Raila hand to influence change of law strengthened by rejection of Aukot bill
Former Prime Minister Raila Odinga’s hand to influence change to Kenya’s nine-year-old Constitution, and with it shape the architecture of the Kenyatta II succession, has been greatly strengthened.
The ongoing rejection of Punguza Mizigo, Thirdway Alliance’s drive for small parliament and parsimonious government, by County Assemblies, renders Building Bridges Initiative (BBI) ascendant and monopolistic.
The BBI, a child of the private contract between President Uhuru Kenyatta and Mr Odinga, two previously implacable foes, is the route to change of the Constitution favoured by the government and minority, yet all-powerful, political elite.
Punguza Mizigo’s threat to Kenya’s four mainstream political parties was immediately and abundantly clear when in July they ganged up to attack its small parliament and government idea as unworkable and destabilising.
Unsurprisingly, they sowed the seeds of suspicion that Punguza Mizigo was sponsored by Deputy President William Ruto to derail and defeat BBI, thereby styming Mr Odinga’s presidential ambition.
While packaged as uniting Kenyans who are divided at every general election by losers embittered by winner-take-all and first-past-the-post systems, BBI is Mr Odinga’s vehicle for pole position in the presidential succession.
It is the platform from which an unelected Odinga persistently attacks an elected DP, who he will likely run against for the top job.
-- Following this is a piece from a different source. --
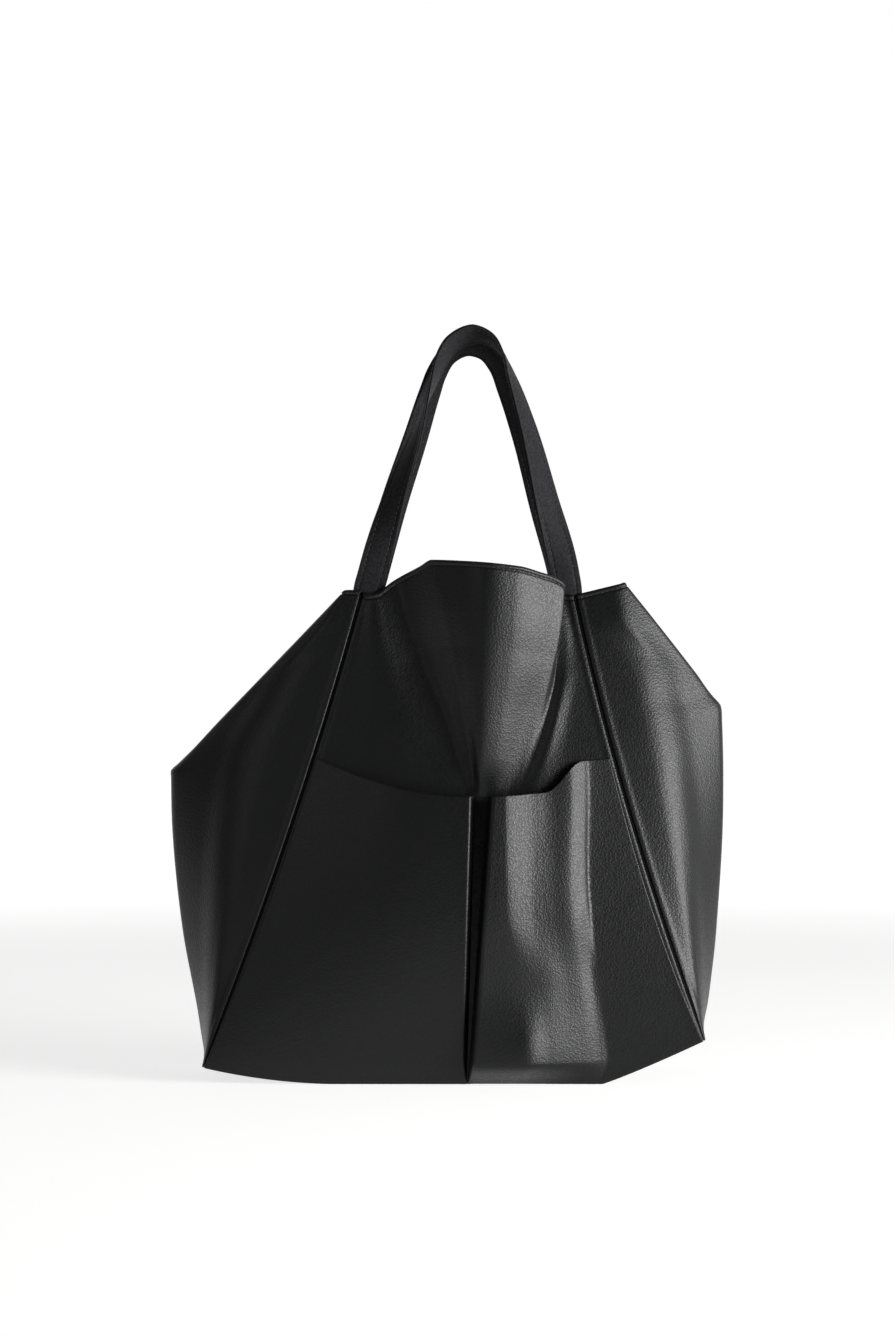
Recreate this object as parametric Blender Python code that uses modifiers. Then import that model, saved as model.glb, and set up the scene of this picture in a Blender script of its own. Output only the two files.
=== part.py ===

He accuses him of corrupting clergy in a bid to buy the presidency with mammon.
And BBI has given Mr Odinga proximity to power which enables him to cast himself as a presidential confidant, publicly display camaraderie with Mr Kenyatta as well as play co-President.
Using the cover of protecting BBI, President Kenyatta defends Mr Odinga from Dr Ruto’s attacks. But does not do the same for Dr Ruto.
That escalates the duelling between the two and heightens suspicion the President prefers Mr Odinga to Dr Ruto for his heir.
Punguza Mizigo’s decline, that it is linked to the Kenyatta II succession, and tantalising leaks have combined to cast the coming launch of BBI’s report as an eagerly awaited event.
Because BBI is regarded as Mr Odinga’s brainchild, it has been speculated that it will recommend his favoured parliamentary system of government, a premier and president, and therefore an expanded Executive.
But if BBI was created to end quinquennial poll violence caused by losing competitors embittered by winner-take-all and first-past-the-post systems, it remains to be seen if it will recommend proportional representation over first-past-the-post.
The BBI is expected to vouch for Cabinet ministers to be appointed from among the Members of Parliament; that the appointing authority, namely the premier, be vested with power to sack ministers and deputy president.
It had been widely expected that BBI would recommend a referendum on the Constitution. But recent media reports and nods and winks from BBI operatives suggest this may not be the case.
Plans have been afoot for the initiative to play down a referendum and play up the merits of changing the Constitution through Parliament. So much for the independence of BBI.
Where does this leave Dr Ruto? Using the cover of BBI to campaign while pretending not to, Mr Odinga has loudly tied the DP to corruption and therefore the target of the so-called war on graft. The President has been more strategic.
Ditto the Constitution. To many observers, changing the Constitution to create a premier and deputy premiers plus president is aimed at reducing the DP’s post to a backwater and jettisoning Dr Ruto altogether from the presidential succession.
Dr Ruto’s position on the twin issues of graft and change of Constitution have been clear and, not surprisingly, run counter to Mr Odinga’s.
He denies he is a thief and opposes change to create jobs for poll failures.
He supports change to improve the lives of Kenyans and promote inclusivity. Put simply, he opposes what BBI and Mr Odinga support. However, the DP has been greatly weakened.
The erosion of his power in government is highlighted by the enhancement of Interior Cabinet Secretary Fred Matiang’i’s. Indeed, Dr Matiang’i has been variously nicknamed Prime Minister, Super Minister and Chief Minister.
Politically, the circle of Dr Ruto’s allies has shrunk as they have encountered all manner of legal and political pressures.
Dr Ruto’s dwindling fortunes are in sharp contrast to the flourishing of Mr Odinga’s. Because Mr Odinga tells BBI what to think, it is, as they say in tennis, advantage Mr Odinga.
But the advantage of the tinkerers (sungura wajanja) disadvantages Wanjiku (owners) agents of genuine change (constitutionalists). For the DP, BBI’s report will mean deep dive and drawing board.